In Chung is a refreshing balance of study and intuition. Having mastered the notes for so long, she is now willing and able to go where the music leads her. In the case of the A minor Partita, it is to join Christ on the Cross. “The opening grave is completely human. There is no other movement like it. The G minor lifts you up, but the A minor is a piece of humble sacrifice. ‘Dear Lord, why am I here? Why is there such suffering and pain?’ That’s the hardest fugue to perform. Then follows the andante, and that’s the movement it took longest for me to have the courage to play in public. It is the beating of the heart, and it’s physically scary to play.
“I am an instinctive person. I was never analytical,” Chung remarks of her teenage years at Juilliard, where she is now a teacher. “I hated theory class. But I had no choice. When you grow up you have to know something about what you are playing.”
Through time and training she came to value her voice – not her speaking voice, which is now wry and as whispery as dry leaves on a forest floor, but her voice as a violinist, of bow against string. “In my head I hear a voice of how a piece should sound. And you have to find a relationship between your voice and the composer’s voice.”
On the sofa next to Chung lie the back of spruce and chest of maple which enclose the body of every fine old violin, including her own, made in 1734 by Giuseppe Guarneri “del Gesù”. “My present instrument is warmer and deeper, like my own voice has changed.”
It is no coincidence that string-instrument players and makers talk of voices, backs and bodies and personalities.
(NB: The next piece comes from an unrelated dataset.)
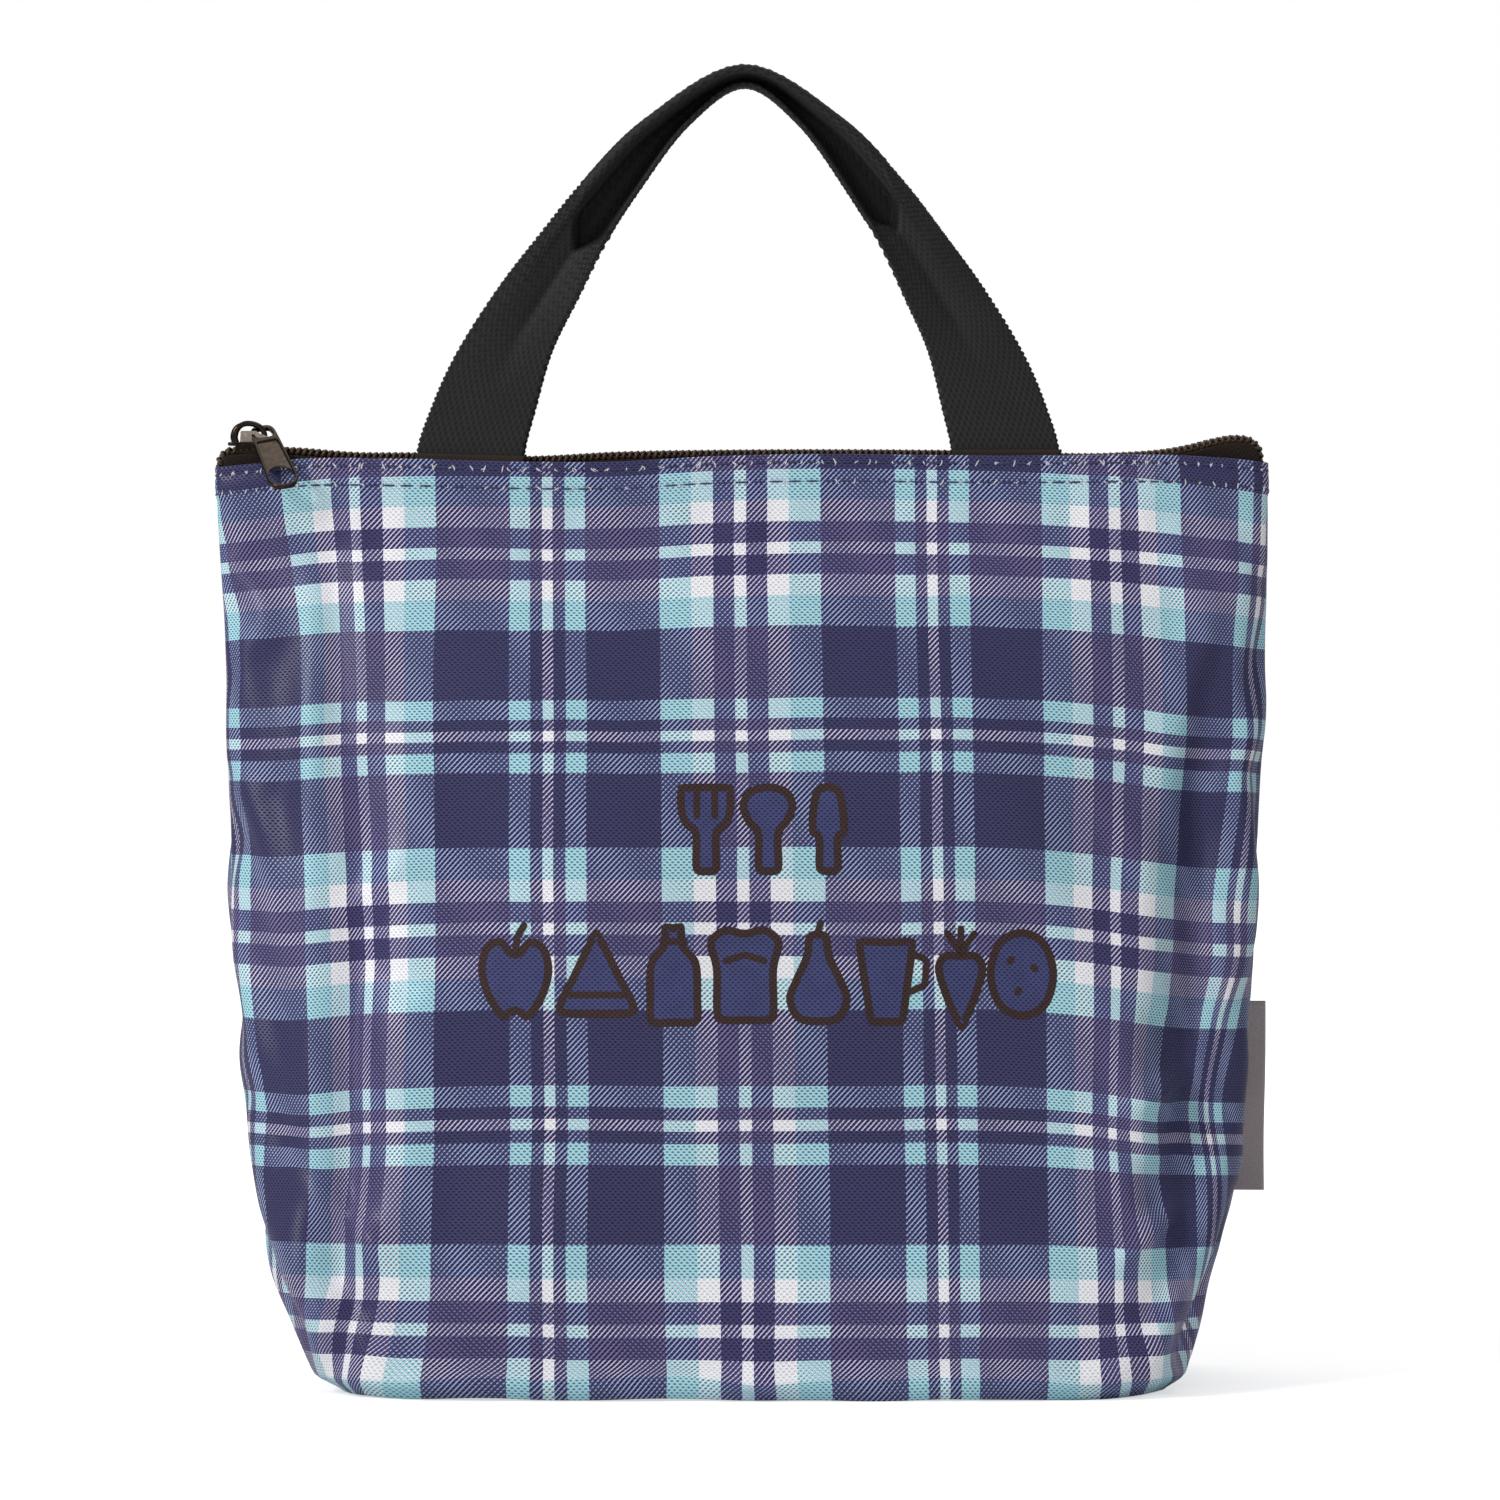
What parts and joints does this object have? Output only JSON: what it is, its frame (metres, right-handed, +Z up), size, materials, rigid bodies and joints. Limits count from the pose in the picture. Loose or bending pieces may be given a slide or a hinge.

They spend more time with their instrument than with any human, often from childhood onwards. They notice every minute change in their instrument’s tone of voice as we do with our parents, children and closest friends.
Chung observes in young musicians extraordinary technical accomplishment, but challenges them to dig deeper. “They want to play the best, very brilliant, very beautiful. But before anything you have to know who you are. What is your voice?”
In the encouragement and nurture of her students, motherhood has its part to play. “I don’t control my children the way my mother controlled us,” she says of her own family, which includes several other distinguished musicians. “The most important thing I have given them is love. I wanted them to be independent and think for themselves. My boys and my faith: these are my most precious gifts. Without them, I could hardly take a breath.”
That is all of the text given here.